STATED TASK: Please output exactly the lines of the material from the first through the line containing "sizes are in mm.", and nothing more.

DATA PROVIDED:
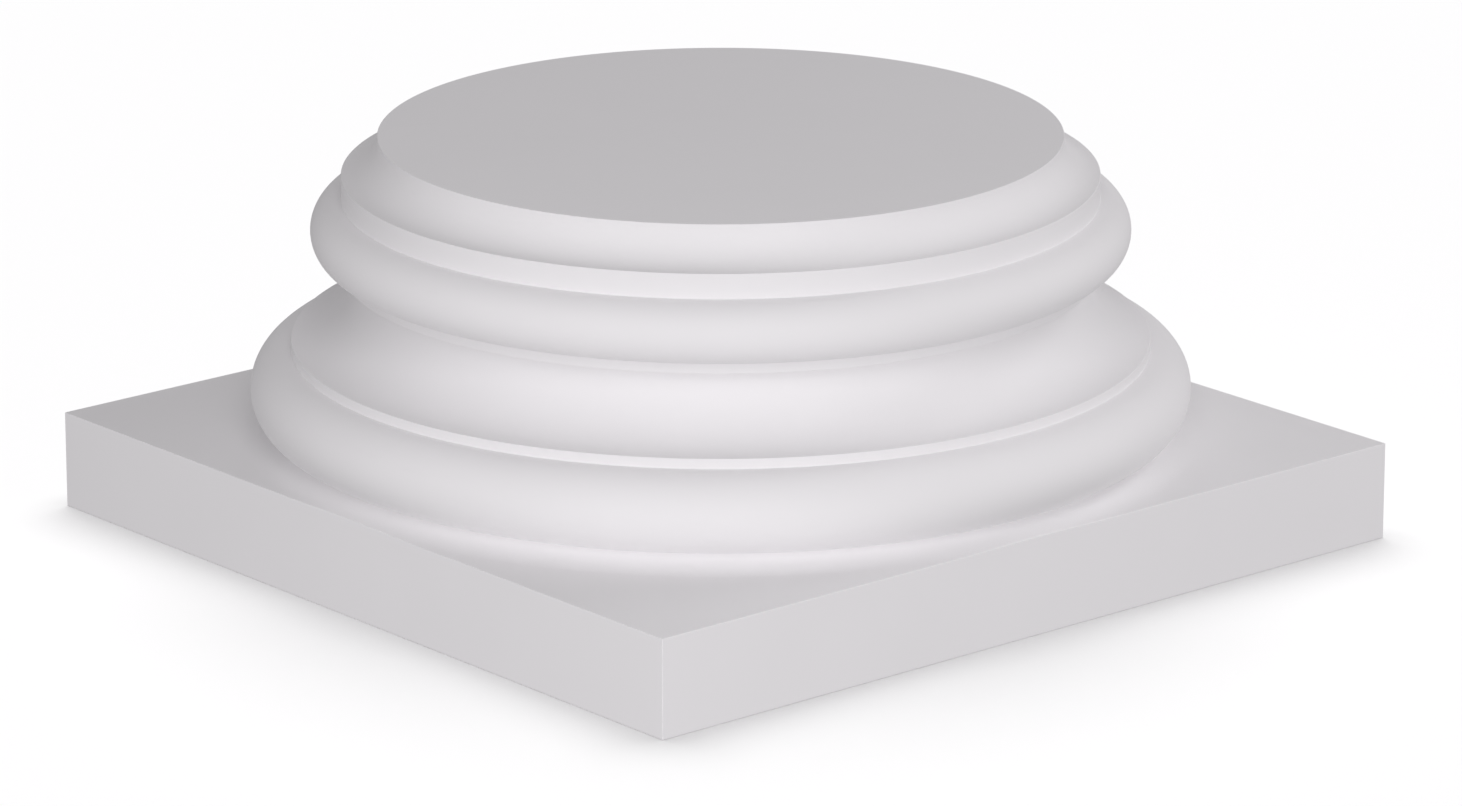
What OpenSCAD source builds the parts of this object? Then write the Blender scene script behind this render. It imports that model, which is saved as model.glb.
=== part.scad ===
// Column base of the Attic pattern, cast in one piece: a square plinth under a stack of turned
// mouldings. The origin is the centre of the underside, Z is the column's axis, sizes are in mm.

/* [Shaft seat] */
// Diameter of the flat top, which is the diameter of the shaft that stands on it
seat_d = 300; // [240:1:380]
// Height of the plain upright edge of the seat
seat_edge_h = 1; // [0.5:0.5:4]
// Radius of the cavetto, the quarter hollow that runs out from the seat to the top fillet
cavetto_r = 16; // [10:0.5:24]
// Height of the tall fillet between the cavetto and the upper torus
top_fillet_h = 11; // [6:0.5:18]

/* [Upper torus] */
// Height of the upper torus, a half round whose middle is in line with the fillets
upper_torus_h = 27.5; // [18:0.5:38]
// Height of the narrow fillet between the upper torus and the scotia
middle_fillet_h = 5; // [2:0.5:10]

/* [Scotia] */
// Radius and height of the scotia, the deep quarter hollow between the tori
scotia_r = 30; // [20:0.5:42]
// How far the scotia cuts in under the middle fillet
scotia_undercut = 7; // [1:0.5:14]
// Height of the narrow fillet between the scotia and the lower torus
lower_fillet_h = 4.5; // [2:0.5:10]

/* [Lower torus] */
// Height of the lower torus, a half round whose middle is in line with the lower fillet
lower_torus_h = 36; // [26:0.5:48]
// Height of the lowest line of the lower torus over the plinth
lower_torus_rise = 4; // [2:0.5:8]
// Radius of the cove that sweeps from under the lower torus out over the plinth
cove_r = 31; // [20:0.5:45]
// Where the cove leaves the lower torus, in degrees below its widest line
cove_start = 70; // [60:1:78]

/* [Plinth] */
// Thickness of the plinth
plinth_t = 43.5; // [25:0.5:70]
// How far each side of the plinth stands out past the lower torus
plinth_margin = 0; // [0:0.5:20]

/* [Hidden] */
// Plan sizes, from the seat outwards
seat_r = seat_d / 2;
fillet_r = seat_r + cavetto_r;
lower_fillet_r = fillet_r - scotia_undercut + scotia_r;
lower_torus_r = lower_torus_h / 2;
plinth_side = 2 * (lower_fillet_r + lower_torus_r + plinth_margin);

// Levels, from the ground up
lower_torus_z = plinth_t + lower_torus_rise;
lower_fillet_z = lower_torus_z + lower_torus_h;
scotia_z = lower_fillet_z + lower_fillet_h;
middle_fillet_z = scotia_z + scotia_r;
upper_torus_z = middle_fillet_z + middle_fillet_h;
top_fillet_z = upper_torus_z + upper_torus_h;
cavetto_z = top_fillet_z + top_fillet_h;
seat_edge_z = cavetto_z + cavetto_r;

// The cove starts on the lower torus and ends level on the plinth
cove_axis_z = plinth_t + cove_r;
cove_start_r = lower_fillet_r + lower_torus_r * cos(cove_start);
cove_start_z = lower_torus_z + lower_torus_r * (1 - sin(cove_start));
cove_foot_r = cove_start_r + sqrt(pow(cove_r, 2) - pow(cove_axis_z - cove_start_z, 2));

$fn = 180;

// Half section of a plain band: a fillet, or the seat's edge
module band(r, z, h) {
    translate([0, z])
        square([r, h]);
}

// Half section of a torus, a half round that swells out from radius r
module torus(r, z, h) {
    band(r, z, h);
    translate([r, z + h / 2])
        circle(d = h);
}

// Half section of a fillet with a quarter hollow of radius hollow_r above it
module hollow(r, z, fillet_h, hollow_r) {
    difference() {
        band(r, z, fillet_h + hollow_r);
        translate([r, z + fillet_h + hollow_r])
            circle(r = hollow_r);
    }
}

// Half section of the plinth's blank with the cove on it, before the sides are cut square
module plinth_blank() {
    band(plinth_side, 0, plinth_t);
    difference() {
        band(cove_foot_r, 0, cove_axis_z);
        translate([cove_foot_r, cove_axis_z])
            circle(r = cove_r);
    }
}

// Half section of the whole base, from the ground up
module outline() {
    plinth_blank();
    torus(lower_fillet_r, lower_torus_z, lower_torus_h);
    hollow(lower_fillet_r, lower_fillet_z, lower_fillet_h, scotia_r);
    band(fillet_r, middle_fillet_z, middle_fillet_h);
    torus(fillet_r, upper_torus_z, upper_torus_h);
    hollow(fillet_r, top_fillet_z, top_fillet_h, cavetto_r);
    band(seat_r, seat_edge_z, seat_edge_h);
}

// What lies outside the square of the plinth, up to where the cove starts
module outside_square() {
    translate([0, 0, -1])
        linear_extrude(cove_start_z + 1)
            difference() {
                square(3 * plinth_side, center = true);
                square(plinth_side, center = true);
            }
}

module column_base() {
    color("whitesmoke")
        difference() {
            rotate_extrude()
                outline();
            outside_square();
        }
}

column_base();
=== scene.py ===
import bpy
from math import cos, pi, radians, sin
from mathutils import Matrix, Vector


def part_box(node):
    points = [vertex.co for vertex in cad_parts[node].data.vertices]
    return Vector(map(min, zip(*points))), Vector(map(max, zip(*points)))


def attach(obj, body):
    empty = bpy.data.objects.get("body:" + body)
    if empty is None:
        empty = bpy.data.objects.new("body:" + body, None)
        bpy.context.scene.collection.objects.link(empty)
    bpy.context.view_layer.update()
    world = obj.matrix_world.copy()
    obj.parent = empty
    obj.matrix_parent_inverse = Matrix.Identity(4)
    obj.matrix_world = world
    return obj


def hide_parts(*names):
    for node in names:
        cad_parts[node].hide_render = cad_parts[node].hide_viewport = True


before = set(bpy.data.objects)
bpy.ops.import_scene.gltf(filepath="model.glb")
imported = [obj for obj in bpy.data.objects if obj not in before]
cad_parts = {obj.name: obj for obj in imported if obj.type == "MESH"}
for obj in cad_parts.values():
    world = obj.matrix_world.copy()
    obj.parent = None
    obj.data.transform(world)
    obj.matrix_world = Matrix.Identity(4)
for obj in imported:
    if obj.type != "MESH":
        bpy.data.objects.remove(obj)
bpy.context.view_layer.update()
mm = 0.001


def toLinear(hexColour):
    # sRGB hex to the linear colour that a shader takes
    channels = [int(hexColour[i:i + 2], 16) / 255 for i in (1, 3, 5)]
    return [c / 12.92 if c <= 0.04045 else ((c + 0.055) / 1.055) ** 2.4 for c in channels] + [1]


def addNode(tree, kind, inputs=(), **settings):
    # inputs are values or what they come from, in order or by name; settings are the node's own
    node = tree.nodes.new(kind)
    for name, value in settings.items():
        setattr(node, name, value)
    for key, value in (inputs.items() if isinstance(inputs, dict) else enumerate(inputs)):
        source = value.outputs[0] if isinstance(value, bpy.types.Node) else value
        if isinstance(source, bpy.types.NodeSocket):
            tree.links.new(source, node.inputs[key])
        else:
            node.inputs[key].default_value = source
    return node


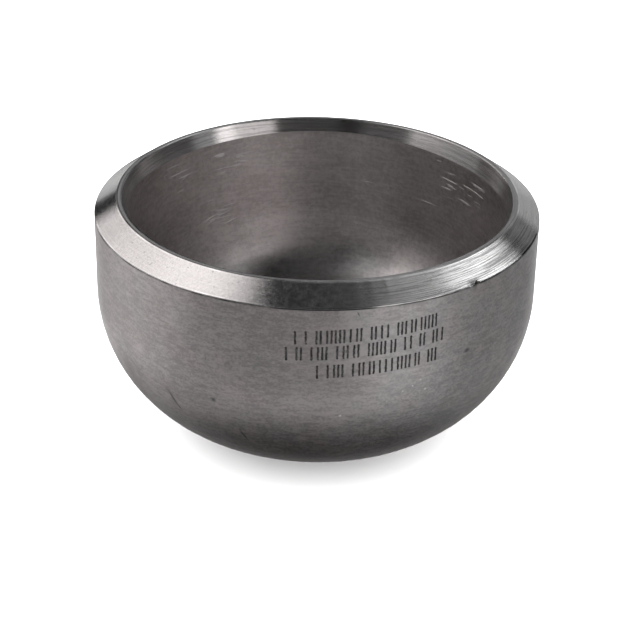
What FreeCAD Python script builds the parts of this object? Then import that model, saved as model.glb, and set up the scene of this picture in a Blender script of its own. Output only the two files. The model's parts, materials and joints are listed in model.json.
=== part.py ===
"""Butt-weld pipe cap, NPS 3 (DN 80), schedule 40S, pressed from one piece of stainless plate.

Millimetres. The cap stands on its dome with the open weld end up. The origin is the lowest point
of the dome, on the cap's axis, and +Z runs up that axis, out through the mouth.
"""
import FreeCAD, Part
import math
import os

# ---- driving dimensions -------------------------------------------------------------------------
OUTSIDE_DIAMETER = 88.9       # of the straight flange, the same as an NPS 3 pipe's
CAP_LENGTH = 51.0             # from the dome's lowest point to the weld face
WELD_WALL = 5.49              # schedule 40S wall at the mouth, where the pipe is matched
BODY_WALL = 6.5               # as pressed, in the flange and the dome
ROOT_FACE = 1.0               # width of the flat land around the mouth, where the weld root is laid
BEVEL_ANGLE = 35.0            # degrees from the weld face down to the bevel's outer edge
BORE_TAPER = 1.0 / 3.0        # radius lost per millimetre of depth in the machined band of the mouth
CROWN_RADIUS = 0.95 * OUTSIDE_DIAMETER      # outside of the shallow middle of the dome
KNUCKLE_RADIUS = OUTSIDE_DIAMETER / 3.0     # outside of the turn between the crown and the flange

# ---- sizes that follow --------------------------------------------------------------------------
outer_r = OUTSIDE_DIAMETER / 2.0
mouth_r = outer_r - WELD_WALL
land_r = mouth_r + ROOT_FACE
bore_r = outer_r - BODY_WALL
bevel_depth = (outer_r - land_r) * math.tan(math.radians(BEVEL_ANGLE))
taper_depth = (mouth_r - bore_r) / BORE_TAPER

# The knuckle touches the flange at the tangent plane and the crown where the two radii line up.
knuckle_axis_r = outer_r - KNUCKLE_RADIUS
centre_gap = CROWN_RADIUS - KNUCKLE_RADIUS
centre_drop = math.sqrt(centre_gap ** 2 - knuckle_axis_r ** 2)
tangent_z = CROWN_RADIUS - centre_drop
crown_half_angle = math.asin(knuckle_axis_r / centre_gap)


def point(radius, height):
    """A corner of the half section, in the XZ plane."""
    return FreeCAD.Vector(radius, 0.0, height)


def line(start, end):
    return Part.LineSegment(start, end).toShape()


def arc(centre_radius, centre_height, radius, start_angle, end_angle):
    """An arc of the half section; the angles are measured from straight down, towards the wall."""
    def at(angle):
        return point(centre_radius + radius * math.sin(angle), centre_height - radius * math.cos(angle))
    return Part.Arc(at(start_angle), at((start_angle + end_angle) / 2.0), at(end_angle)).toShape()


def dome_arcs(inset):
    """The crown and knuckle arcs of the surface that lies inset inside the cap's outer surface."""
    crown = arc(0.0, CROWN_RADIUS, CROWN_RADIUS - inset, 0.0, crown_half_angle)
    knuckle = arc(knuckle_axis_r, tangent_z, KNUCKLE_RADIUS - inset, crown_half_angle, math.pi / 2.0)
    return [crown, knuckle]


def half_section():
    """The cap's wall on one side of its axis, as a closed face."""
    apex_outside = point(0.0, 0.0)
    apex_inside = point(0.0, BODY_WALL)
    flange_bottom = point(outer_r, tangent_z)
    bevel_bottom = point(outer_r, CAP_LENGTH - bevel_depth)
    land_outside = point(land_r, CAP_LENGTH)
    land_inside = point(mouth_r, CAP_LENGTH)
    taper_bottom = point(bore_r, CAP_LENGTH - taper_depth)
    bore_bottom = point(bore_r, tangent_z)

    edges = dome_arcs(0.0)
    edges.append(line(flange_bottom, bevel_bottom))
    edges.append(line(bevel_bottom, land_outside))
    edges.append(line(land_outside, land_inside))
    edges.append(line(land_inside, taper_bottom))
    edges.append(line(taper_bottom, bore_bottom))
    edges.extend(dome_arcs(BODY_WALL))
    edges.append(line(apex_inside, apex_outside))
    return Part.Face(Part.Wire(Part.__sortEdges__(edges)))


def pipe_cap():
    """The whole forging: the section turned once around the cap's axis."""
    axis_point = FreeCAD.Vector(0.0, 0.0, 0.0)
    axis_direction = FreeCAD.Vector(0.0, 0.0, 1.0)
    return half_section().revolve(axis_point, axis_direction, 360.0)


def main():
    os.makedirs("parts", exist_ok=True)
    cap = pipe_cap()
    cap.exportStep("parts/pipe_cap.step")
    box = cap.BoundBox
    print("pipe_cap: valid", cap.isValid(), "solids", len(cap.Solids), "volume mm3", round(cap.Volume, 1))
    print("size mm", round(box.XLength, 3), round(box.YLength, 3), round(box.ZLength, 3))
    print("bevel depth mm", round(bevel_depth, 3), "taper depth mm", round(taper_depth, 3))
    print("tangent plane mm", round(tangent_z, 3), "straight flange mm", round(CAP_LENGTH - tangent_z, 3))


main()
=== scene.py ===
"""Looks of a butt-weld pipe cap: a matte pressed stainless bowl with a bright turned mouth.

The cap stands on its dome with the weld end up. Lengths are in metres, except where a comment or a
name that ends in _mm gives millimetres. Azimuths grow from the side that faces the camera (-Y)
towards +X. They are in degrees, except in the arrays that the cap's mesh is made from (radians).
"""
import json
import math

import bpy
import numpy as np
from mathutils import Matrix, Vector


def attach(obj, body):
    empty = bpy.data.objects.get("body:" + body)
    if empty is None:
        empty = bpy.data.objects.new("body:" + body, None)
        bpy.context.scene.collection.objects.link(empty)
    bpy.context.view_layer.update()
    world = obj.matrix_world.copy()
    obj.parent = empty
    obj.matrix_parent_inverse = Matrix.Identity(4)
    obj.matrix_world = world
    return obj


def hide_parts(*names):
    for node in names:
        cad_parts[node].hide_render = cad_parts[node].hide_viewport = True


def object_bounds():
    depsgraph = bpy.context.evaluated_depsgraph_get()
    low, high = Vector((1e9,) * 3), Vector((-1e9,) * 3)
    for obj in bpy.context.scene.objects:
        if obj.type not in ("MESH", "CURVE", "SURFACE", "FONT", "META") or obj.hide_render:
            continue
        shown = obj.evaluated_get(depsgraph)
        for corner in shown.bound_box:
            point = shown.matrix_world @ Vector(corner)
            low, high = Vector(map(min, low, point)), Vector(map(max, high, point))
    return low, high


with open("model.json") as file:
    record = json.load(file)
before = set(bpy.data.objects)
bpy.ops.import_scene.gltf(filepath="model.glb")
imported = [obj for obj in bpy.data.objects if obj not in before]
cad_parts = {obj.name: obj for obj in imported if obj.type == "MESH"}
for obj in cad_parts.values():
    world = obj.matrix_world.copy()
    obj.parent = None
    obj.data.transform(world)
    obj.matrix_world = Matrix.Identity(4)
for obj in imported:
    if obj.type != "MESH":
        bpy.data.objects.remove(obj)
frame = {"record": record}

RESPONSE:
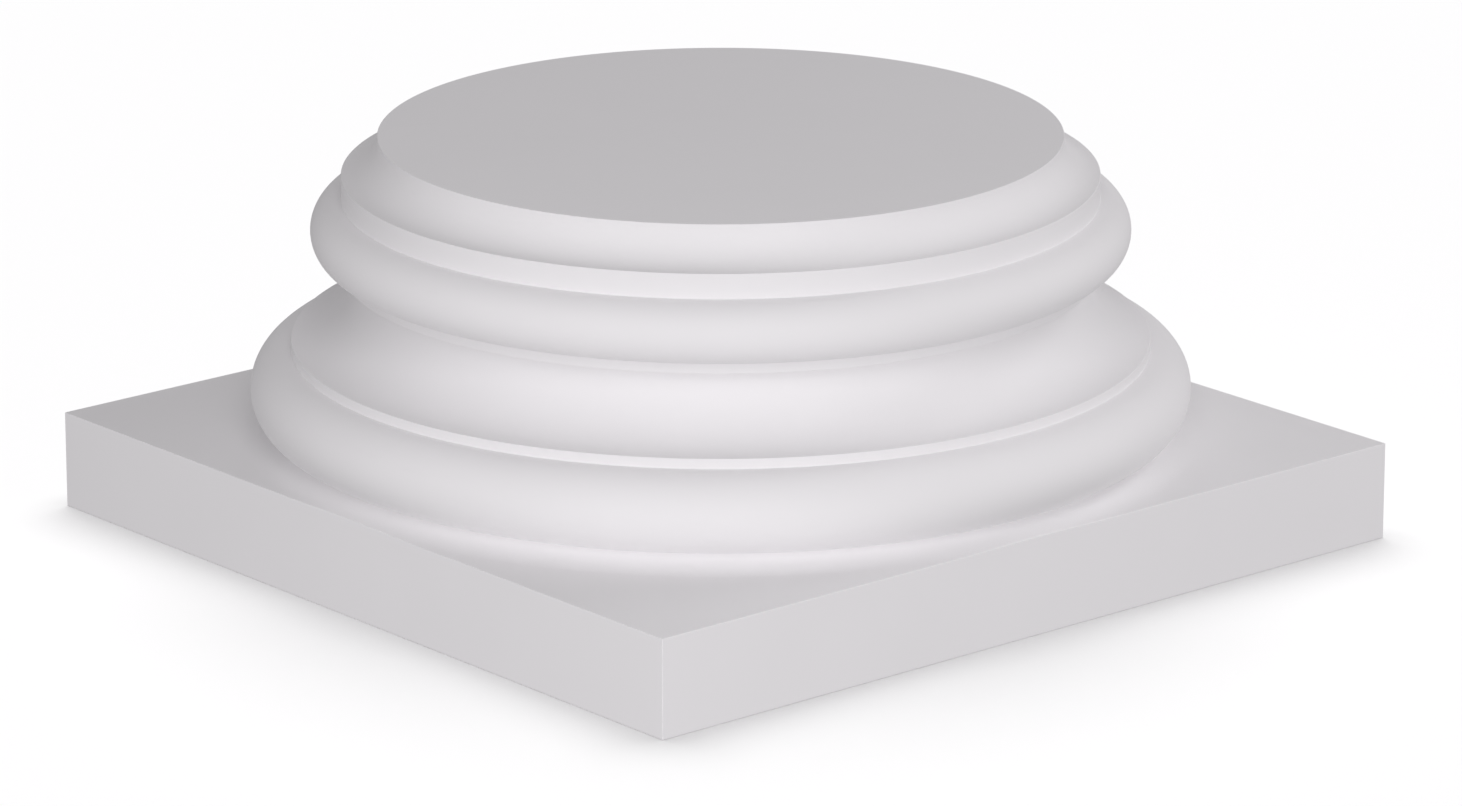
What OpenSCAD source builds the parts of this object? Then write the Blender scene script behind this render. It imports that model, which is saved as model.glb.
=== part.scad ===
// Column base of the Attic pattern, cast in one piece: a square plinth under a stack of turned
// mouldings. The origin is the centre of the underside, Z is the column's axis, sizes are in mm.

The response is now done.